SALT LAKE CITY -- Community service may become a way for some Medicaid recipients to pay for their services.
House Bill 211, sponsored by Rep. Ronda Rudd Menlove, R-Garland, was passed 56-14 Wednesday by the House. It now goes to the Senate for further consideration.
Menlove said the bill would allow for a pilot program and would include only Medicaid recipients who are unemployed and between the ages 19 and 64.
The pilot program would include fewer than 100 participants. Results of the pilot program would be evaluated before further implementation.
"The side benefit is, we will have volunteers in areas that are needed, like in schools and other areas where we have had serious budget cuts," Menlove said.
But Rep. David Litvack, D-Salt Lake City, said requiring community service could deter people who need Medicaid from signing up.
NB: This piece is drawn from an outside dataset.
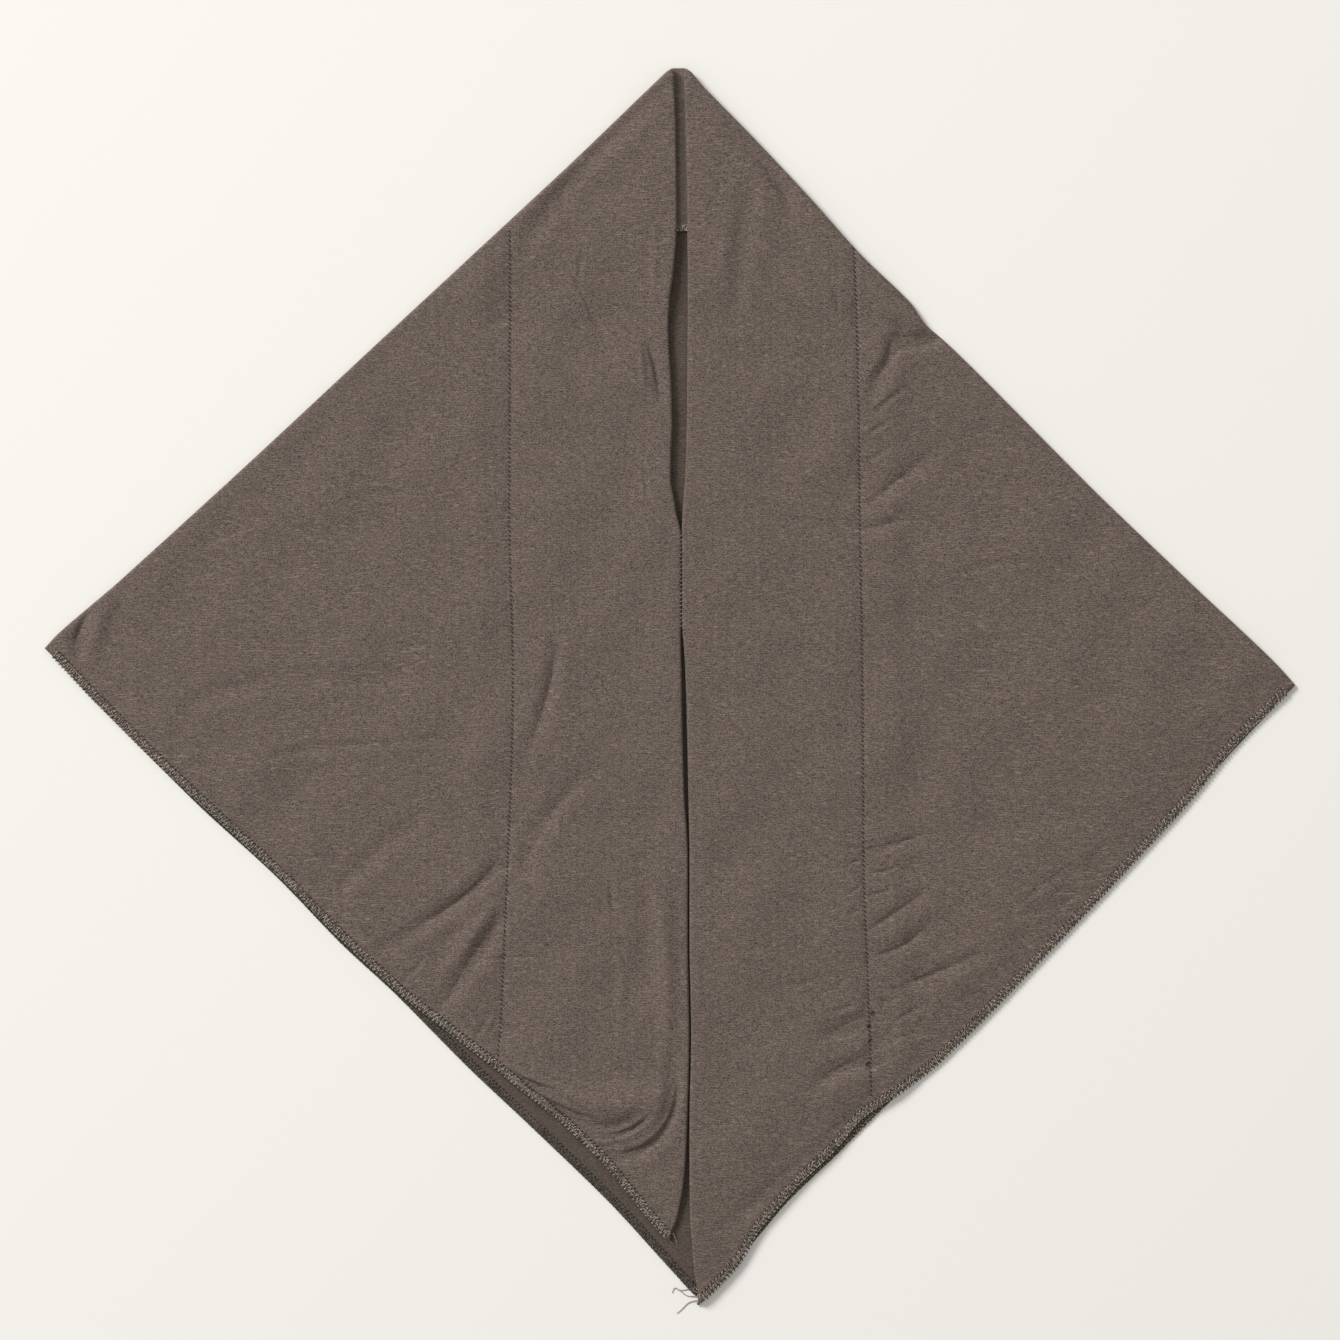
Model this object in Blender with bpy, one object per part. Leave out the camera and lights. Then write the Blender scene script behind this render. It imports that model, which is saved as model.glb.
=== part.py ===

Menlove said it shouldn't deter people from signing up because some of those who do receive Medicaid already have to pay a co-payment, and this would be in lieu of a co-payment.
Litvack asked if there are other public agencies that require community service from those who receive services.
Menlove said the court system allows defendants to perform community service in lieu of paying fines.
Litvack said he understands the intent behind the bill, but about 57 percent of those who use Medicaid do work. They do not have health insurance because either their employer does not offer it or it is too expensive.
"You're penalizing an individual or family for the failure of the health care system," Litvack said.
Rep. Holly Richardson, R-Pleasant Grove, spoke in favor of the bill, saying it offers an incentive for those on Medicaid to get off.